Expert Tips for Glossary-Building Activities in HSMS Unit of Level 8 Diploma

Introduction

This Knowledge Provision Task (KPT) is designed for candidates completing the ICTQual Level 8 Professional Diploma in Health, Safety and Environmental Engineering. At a Level 8 standard, the expectation of your competence shifts drastically. You are no longer merely expected to memorize and recite safety terminology; you are required to wield it as a strategic, operational, and legal tool.

In high-risk engineering environments governed by strict United Kingdom (UK) legislation, vague language in a safety policy can lead to catastrophic operational failures and severe corporate liability. This KPT focuses on a comprehensive Glossary-Building Activity. However, the core objective is to stop treating terminology like a dictionary exercise. The goal is to operationalize the language. You must demonstrate how to embed complex terms into technical reports, Standard Operating Procedures (SOPs), and workplace policies to clearly define scope, limit liability, and establish strict technical parameters.

This comprehensive guide will demonstrate how to transition academic definitions into actionable, legally sound UK safety directives. Following this guide, you will be tasked with authoring a highly precise procedural document utilizing this operationalized approach.
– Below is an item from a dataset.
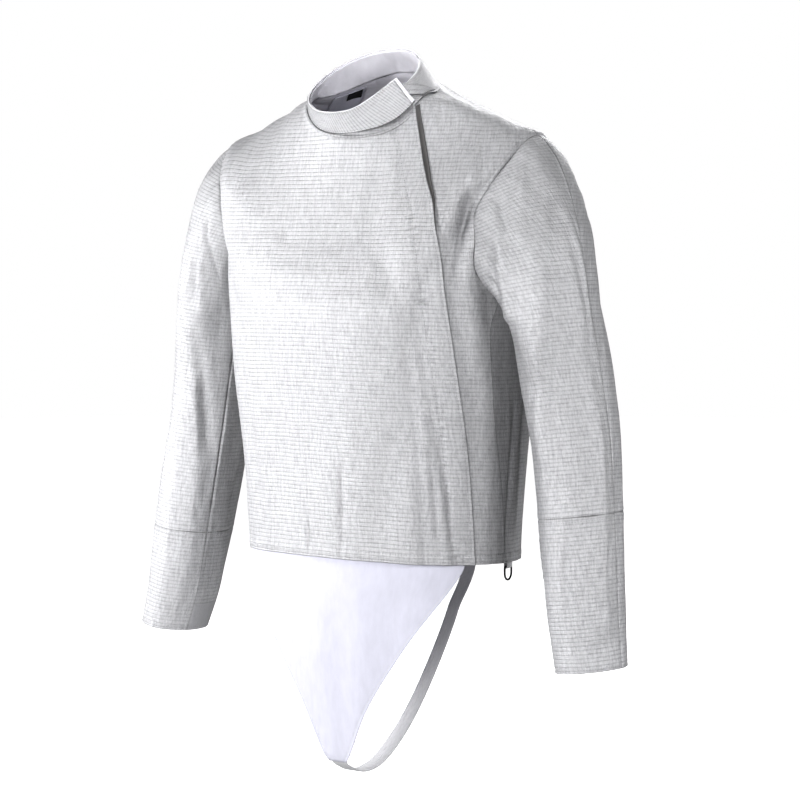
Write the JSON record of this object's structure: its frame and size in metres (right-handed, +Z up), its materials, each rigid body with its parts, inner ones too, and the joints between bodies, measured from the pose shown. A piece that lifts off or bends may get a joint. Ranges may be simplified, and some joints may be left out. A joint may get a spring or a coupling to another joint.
{
  "type": "fencing lame jacket",
  "caption": "Hollow worn sabre fencing lamé: long-sleeved jacket of metallic cloth with stand collar, lapped front, white crotch panel and strap, and a D-ring at the hem.",
  "frame": {"origin": "in the neck opening, level with the sides of the collar seam, where the wearer's neck and shoulders carry the jacket", "axes": "+Z up, -Y to the wearer's front, +X to the wearer's left"},
  "size_m": [0.661, 0.2569, 0.823],
  "materials": {
    "lame_cloth": "metallic woven cloth, silver grey",
    "gusset_knit": "plain light grey knit",
    "lining_cloth": "matt pale lining",
    "white_cloth": "matt white woven cloth",
    "dark_tag": "matt dark woven tag",
    "elastic": "light grey woven elastic",
    "black_metal": "black painted wire"
  },
  "bodies": {
    "garment": {"front_right": "lame_cloth", "front_left": "lame_cloth", "back": "lame_cloth", "placket_tape": "lame_cloth", "collar_stand": "lame_cloth", "collar_tab": "lame_cloth", "sleeve_left_front_upper": "lame_cloth", "sleeve_left_front_fore": "lame_cloth", "sleeve_left_back_upper": "lame_cloth", "sleeve_left_back_fore": "lame_cloth", "sleeve_right_front_upper": "lame_cloth", "sleeve_right_front_fore": "lame_cloth", "sleeve_right_back_upper": "lame_cloth", "sleeve_right_back_fore": "lame_cloth", "cuff_gusset_left": "gusset_knit", "cuff_gusset_right": "gusset_knit", "collar_lining": "lining_cloth", "care_label": "white_cloth", "size_label": "dark_tag", "crotch_panel": "white_cloth", "crotch_strap": "elastic", "ring_webbing": "elastic"},
    "ring": {"d_ring": "black_metal"}
  },
  "joints": [
    {"name": "ring_swing", "type": "hinge", "parent": "garment", "child": "ring", "pos_m": [0.16564, 0.02277, -0.52731], "axis": [0.1051, -0.9945, 0], "range_deg": [-150, 120]}
  ]
}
A. Knowledge Guide: Glossary-Building & Operationalizing Language

To design an effective Health and Safety Management System (HSMS), a practitioner must communicate with absolute precision and authority. In a regulated environment, words act as protective barriers. If an engineering procedure requires a machine to be “turned off,” that is vague and dangerous. If the procedure requires the machine to be brought to a “Zero Energy State via Positive Isolation,” you have established a rigorous, legally defensible technical parameter.

Below is an in-depth guide demonstrating how to operationalize key terminology across various learning outcomes of the HSMS unit, aligning them directly with UK statutory requirements such as the Health and Safety at Work etc. Act 1974 (HASAWA), the Management of Health and Safety at Work Regulations 1999 (MHSWR), and the Provision and Use of Work Equipment Regulations 1998 (PUWER).

Terminology Set 1: Hazardous Energy Control (LO6)

The design and implementation of hazardous energy control programs covering electrical, hydraulic, thermal, kinetic, mechanical, and magnetic energy sources is a critical competency.

1. Zero Energy State

  • Academic Definition: The condition in which a piece of equipment or machinery has no stored or active energy remaining.
  • UK Legal Context: Under PUWER 1998, employers must ensure that work equipment is provided with readily accessible means to isolate it from all its sources of energy.
  • Operationalized Application (In an SOP): “Prior to the commencement of any intrusive maintenance on the hydraulic press, the Authorized Technician must verify that the equipment has reached a verified Zero Energy State. This requires not only the disconnection of the primary 415V electrical feed but also the complete dissipation of all residual pneumatic pressure in the accumulator lines to 0 PSI, confirmed via physical gauge inspection.”

2. Positive Isolation

  • Academic Definition: The act of physically separating a system from its energy source to prevent accidental re-energization.
  • UK Legal Context: Aligns with the Electricity at Work Regulations 1989 (EAWR), which mandates precautions to prevent electrical equipment from becoming electrically charged during work.
  • Operationalized Application (In a Policy): “The facility operates a strict Positive Isolation protocol. Relying on software interlocks or emergency stop (E-stop) circuitry is explicitly prohibited for maintenance activities. Positive isolation must be achieved through the application of a physical, keyed padlock and customized danger tag at the primary energy isolation point, ensuring the equipment remains inoperable until the specific technician removes their lock.”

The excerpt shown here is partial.